= Rachel Nordlinger =

Australian linguist

Rachel Nordlinger is an Australian linguist and a professor at The University of Melbourne.

==Education==
After completing a master's degree at The University of Melbourne, she received her PhD in linguistics in 1997 from Stanford University.

==Research==
Her research focuses on Indigenous Australian languages, and is based on fieldwork undertaken with Bilinarra, Wambaya, Gudanji, Murrinhpatha and Marri Ngarr communities. Her theoretical interests include syntactic and morphological theory, particularly Lexical Functional Grammar and its application to the complex grammatical structures of Australian Indigenous Languages. She has published widely on these topics in international journals, in addition to authoring four books. In other writing and interviews, she has discussed the importance of supporting the use and transmission of Indigenous Languages in Australia.

==Career==
Nordlinger is currently Professor in the School of Languages and Linguistics at The University of Melbourne, and is Chief Investigator in the Australian Research Council (ARC) Centre of Excellence for the Dynamics of Language, and Director of the Research Unit for Indigenous Language. Nordlinger was Vice-President of the Australian Linguistic Society in 2003-2004 and President from 2005-2007, as well as a member of the Nominating Committee of the Association of Linguistic Typology and Chair of the International Lexical Functional Grammar Association in 2011-12. In November 2017 she was elected fellow of the Australian Academy of the Humanities.

==Key publications==
- 2014: Meakins, F., and R. Nordlinger.
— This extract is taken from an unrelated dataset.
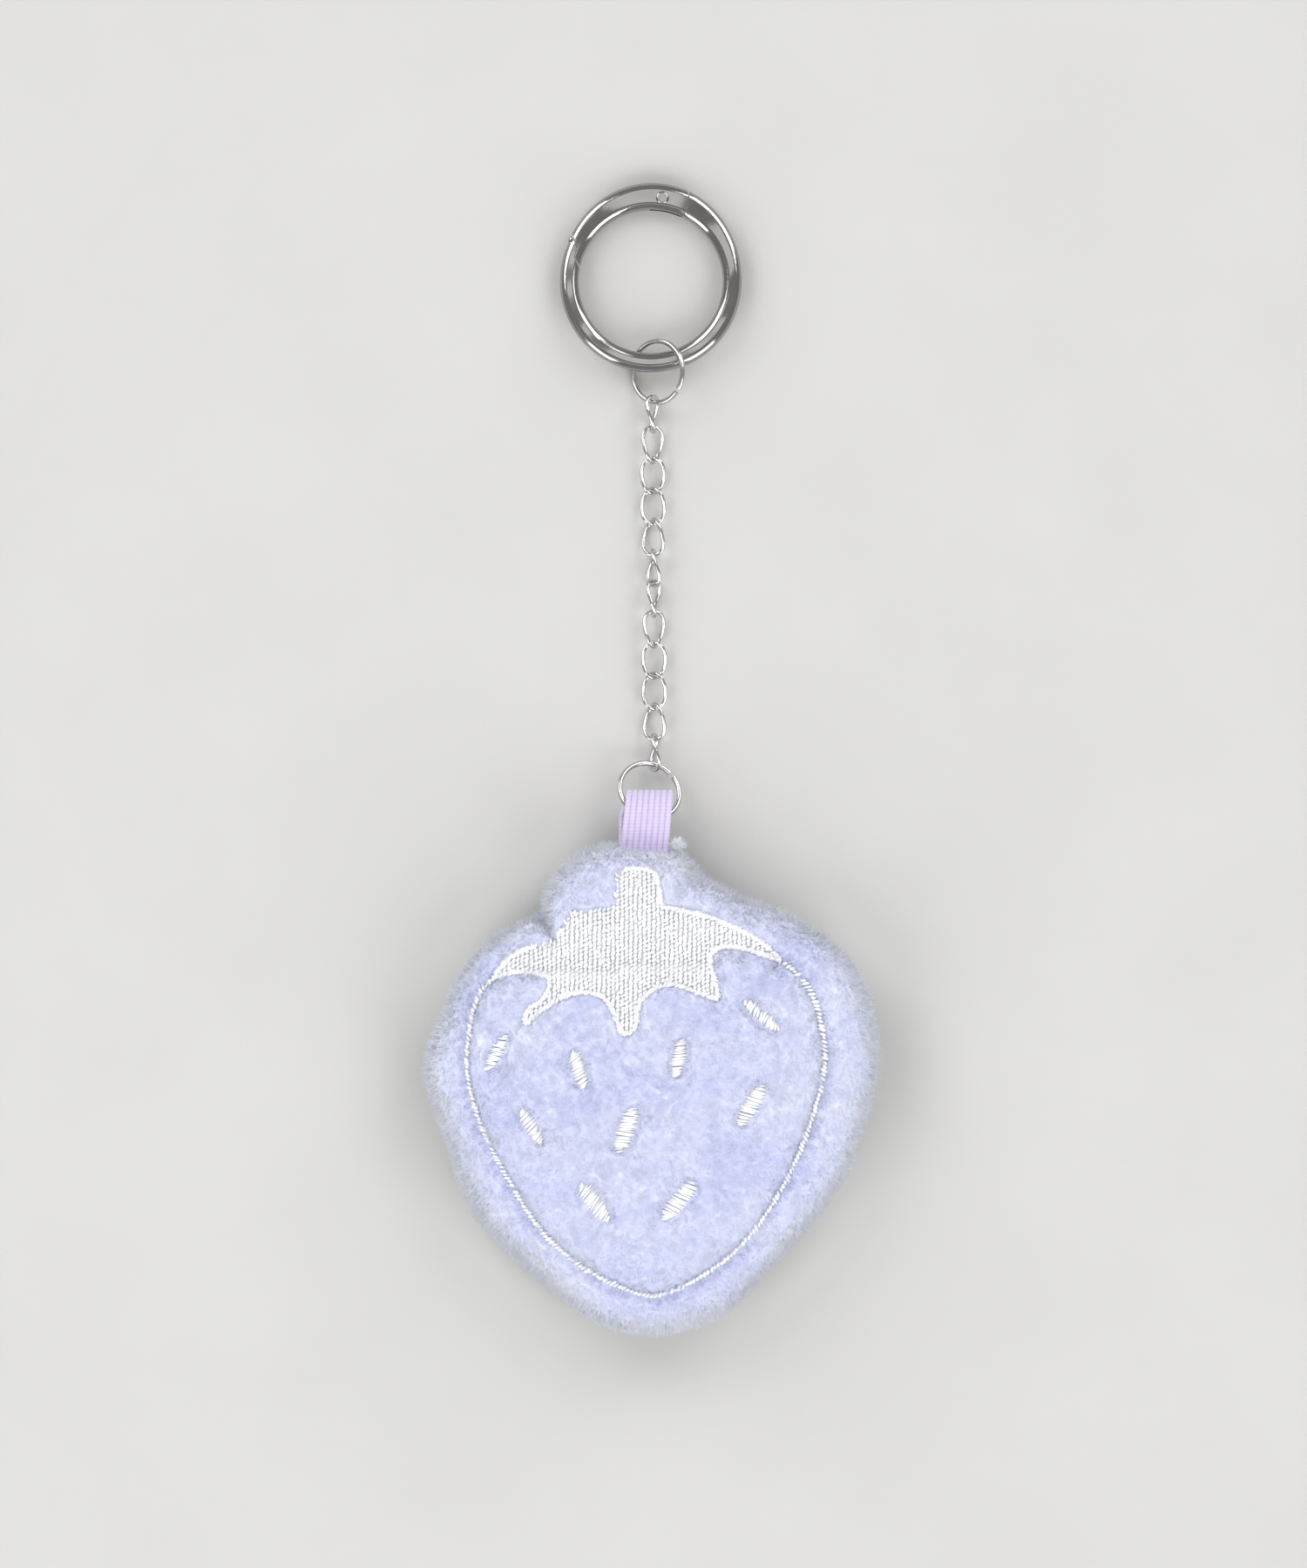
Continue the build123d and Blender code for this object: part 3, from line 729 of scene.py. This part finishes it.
def seed_segments(x, y, length, width, lean):
    a = math.radians(lean)
    up = np.array([math.sin(a), math.cos(a)])
    across = np.array([math.cos(a), -math.sin(a)])
    segments = []
    for t in np.arange(-length / 2 + 0.15, length / 2 - 0.1, 0.31):
        chord = width / 2 * math.sqrt(max(0.0, 1 - abs(2 * t / length) ** 2.6))
        chord = max(chord, 0.42) * (1.04 + 0.12 * rng.standard_normal())
        middle = np.array([x, y]) + up * t
        slant = up * 0.32
        start = middle - across * chord - slant + jog(0.08)
        end = middle + across * chord + slant + jog(0.08)
        segments.append((start, end))
    return segments


def leaf_fill_segments():
    """Columns of short slanted stitches, each over the foot of the next, filling the leaf."""
    segments = []
    low, high = leaf.min(0), leaf.max(0)
    pitch, step = 0.66, 0.62
    for column, x in enumerate(np.arange(low[0] + 0.2, high[0], pitch)):
        offset = (column % 2) * step / 2 + rng.uniform(-0.1, 0.1)
        y = np.arange(low[1] - step, high[1] + step, step) + offset
        middle = np.column_stack([np.full(len(y), x) + 0.05 * np.sin(y * 0.9 + column), y])
        for p in middle[leaf_depth(middle) > 0.12]:
            lean = 0.20 + 0.06 * rng.standard_normal()
            reach = np.array([lean, 0.33 + 0.04 * rng.standard_normal()])
            segments.append((p - reach + jog(0.05), p + reach + jog(0.05)))
    return segments


def leaf_border_segments():
    """A raised satin line round the leaf, thin where the pile hides its upper left edge."""
    line = curve_through(LEAF, 0.30, closed=True)
    ahead = np.roll(line, -1, axis=0) - np.roll(line, 1, axis=0)
    ahead /= np.linalg.norm(ahead, axis=1)[:, None]
    side = np.stack([-ahead[:, 1], ahead[:, 0]], axis=1)
    segments = []
    for p, t, s in zip(line, ahead, side):
        if p[0] < -3.9 and p[1] > -27.5 and rng.random() < 0.75:
            continue
        half_width = 0.40 + 0.07 * rng.standard_normal()
        reach = s * half_width + t * 0.34
        segments.append((p - reach + jog(0.06), p + reach + jog(0.06)))
    return segments


stitches("outline_stitches", outline_segments(), 0.23, 0.18, 0.66, WHITE, "outline_embroidery")
stitches("leaf_fill_stitches", leaf_fill_segments(), 0.265, 0.17, 0.38, WHITE, "leaf_embroidery")
stitches("leaf_border_stitches", leaf_border_segments(), 0.19, 0.16, 0.55, WHITE, "leaf_embroidery")
for number, seed in enumerate(SEEDS, start=1):
    stitches(
        f"seed_stitches_{number}", seed_segments(*seed), 0.155, 0.14, 0.45, WHITE, f"seed_embroidery_{number}"
    )


# ---------------------------------------------------------------- pile
def fibres(name, root, direction, n, length, radius, mat, node):
    """Tapered three-sided hairs, shaded mostly like the cloth they stand on."""
    count = len(root)
    tip = root + direction * length[:, None] + n * 0.05
    tip[:, 2] = np.maximum(tip[:, 2], 0.06)
    side = np.cross(direction, rng.standard_normal((count, 3)))
    side /= np.linalg.norm(side, axis=1)[:, None]
    other = np.cross(direction, side)
    r = radius[:, None]
    base = root - n * 0.1
    a = base + side * r
    b = base - side * r * 0.5 + other * r * 0.87
    d = base - side * r * 0.5 - other * r * 0.87
    verts = np.stack([a, b, d, tip], axis=1).reshape(-1, 3)
    verts[:, 2] = np.maximum(verts[:, 2], 0.03)
    k = np.arange(count)[:, None] * 4
    faces = np.concatenate([k + [0, 2, 1], k + [0, 1, 3], k + [1, 2, 3], k + [2, 0, 3]])
    obj = make_object(name, verts, faces)
    obj.data.materials.append(mat)
    if len(obj.data.vertices) == len(verts):
        spread = np.stack([side, -side, -other, direction], axis=1).reshape(-1, 3)
        soft = np.repeat(n, 4, axis=0) + 0.35 * spread
        soft /= np.linalg.norm(soft, axis=1)[:, None]
        obj.data.normals_split_custom_set_from_vertices([tuple(v) for v in soft])
    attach(obj, "berry")
    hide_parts(node)


def pile(obj, count, name, node):
    """Short fibres combed towards the berry's tip; longer and more ruffled round the rim, and paler there as
    a painted highlight.
    """
    corners, normals, areas = surface_of(obj)
    pick = rng.choice(len(areas), size=count, p=areas / areas.sum())
    u, v = rng.random(count), rng.random(count)
    over = u + v > 1
    u[over], v[over] = 1 - u[over], 1 - v[over]
    c = corners[pick]
    root = c[:, 0] + (c[:, 1] - c[:, 0]) * u[:, None] + (c[:, 2] - c[:, 0]) * v[:, None]
    n = normals[pick]
    if node == "front_panel":
        xy = root[:, :2]
        bare = (distance_to(xy, outline) < 0.26) | (leaf_depth(xy) > 0.08) | (seed_depth(xy) > 0.2)
        bare &= root[:, 2] > SEAM_Z + 3
        root, n = root[~bare], n[~bare]
    count = len(root)
    rim = smooth(0.93, 0.45, np.abs(n[:, 2]))
    parted = smooth(0.9, 0.4, distance_to(root, seam, closed=True)) * low_left_share(root[:, 0], root[:, 1])
    stands = rng.random(count) > 0.9 * parted
    root, n, rim = root[stands], n[stands], rim[stands]
    count = len(root)
    outside = smooth(1.0, 4.5, distance_to(root[:, :2], outline)) * ~inside(root[:, :2], outline)
    tuft = rough(root, 1.6, 6.0)
    sideways = rough(root, 7.0, 8.0) * 0.4
    combed = rough(root, 8.0, 9.0) * 0.25 - 0.50
    swirl = np.column_stack([sideways, combed, np.zeros(count)])
    ruffle = np.column_stack([rough(root, 1.3, seed) for seed in (11.0, 12.0, 13.0)])
    swirl += 0.5 * rim[:, None] * ruffle
    direction = n + swirl + (0.26 + 0.18 * rim)[:, None] * rng.standard_normal((count, 3))
    direction /= np.linalg.norm(direction, axis=1)[:, None]
    length = rng.uniform(0.55, 1.10, count) * (1 + 0.55 * rim + 0.15 * tuft)
    length *= 1 - 0.6 * (np.abs(root[:, 0] + 0.6) < 3.8) * (root[:, 1] > -14.2)
    radius = rng.uniform(0.045, 0.075, count)
    # Paler fibres: a few at random and more on the tufts, and, as a painted highlight, many more round the
    # rim and in the band outside the line.
    pale = rng.random(count) < 0.10 + 0.24 * outside + 0.58 * rim + 0.14 * tuft
    for part, mat, ending in ((~pale, PILE, ""), (pale, PILE_PALE_AND_PAINTED_HIGHLIGHT, "_pale_and_painted_highlight")):
        fibres(name + ending, root[part], direction[part], n[part], length[part], radius[part], mat, node)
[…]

A Grammar of Bilinarra: An Australian Aboriginal Language of the Northern Territory. Walter de Gruyter.
- 2014: Koch, H. and R. Nordlinger. The Languages and Linguistics of Australia. Mouton de Gruyter.
- 2004: Nordlinger, R. and L. Sadler. Nominal tense in cross-linguistic perspective. Language 80(4): 776-806.
- 1998: Nordlinger, R. A Grammar of Wambaya. Pacific Linguistics.
- 1998: Nordlinger, R. Constructive Case: Evidence from Australian languages. CSLI Publications.